Leonardo Paz, a political scientist at the Getulio Vargas Foundation, a think tank and university in Rio de Janeiro, said staying silent made sense so as to refrain saying something incriminating or inconsistent. But it also could be advantageous for Bolsonaro because it could allow him to see later on “what everyone said" before making his own statements, Paz said.

Brazilian police earlier this month searched the homes and offices of top aides of the former president and of one of his sons, Carlos Bolsonaro. They also seized the former leader’s passport as part of the investigation. Police said in a statement that they targeted suspects who “acted to attempt a coup d’etat.”
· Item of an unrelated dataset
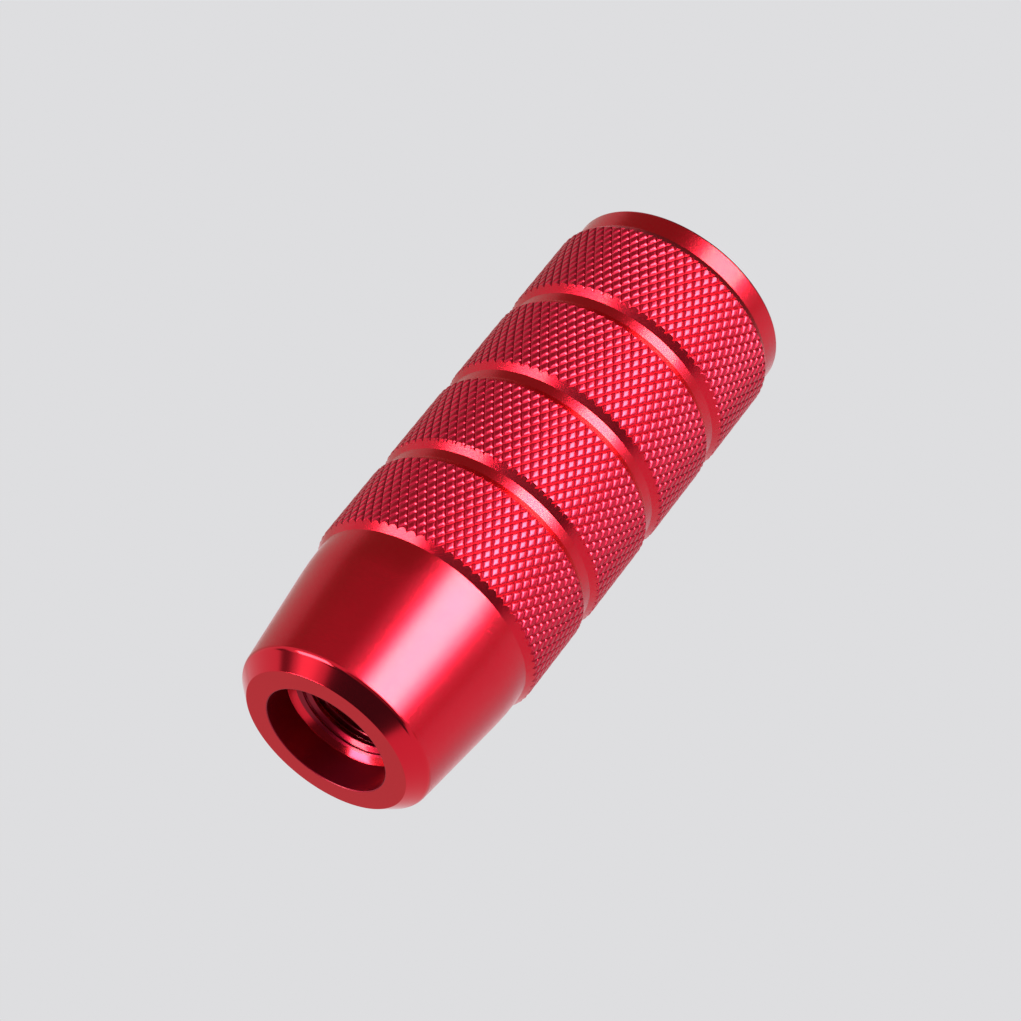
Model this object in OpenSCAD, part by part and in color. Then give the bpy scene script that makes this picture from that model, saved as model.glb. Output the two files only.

Bolsonaro repeatedly sowed doubt about the reliability of Brazil’s voting system, never conceded defeat and declined to attend Lula’s inauguration, though he left the country and kept a low profile in the days ahead of Lula’s swearing-in on Jan. 1, 2023.

On Jan. 8, 2023, Bolsonaro supporters launched a rampage in the capital.

The former president, who is barred from running for office again until 2030 after an electoral court ruling against him, has called on supporters to demonstrate in his favor on Sunday in one of Sao Paulo’s key arteries.

His lawyer Fabio Wajngarten said in Brasilia that he expected more than 100 federal lawmakers, 3 state governors and up to 15 senators to attend, as well as approximately 500,000 people.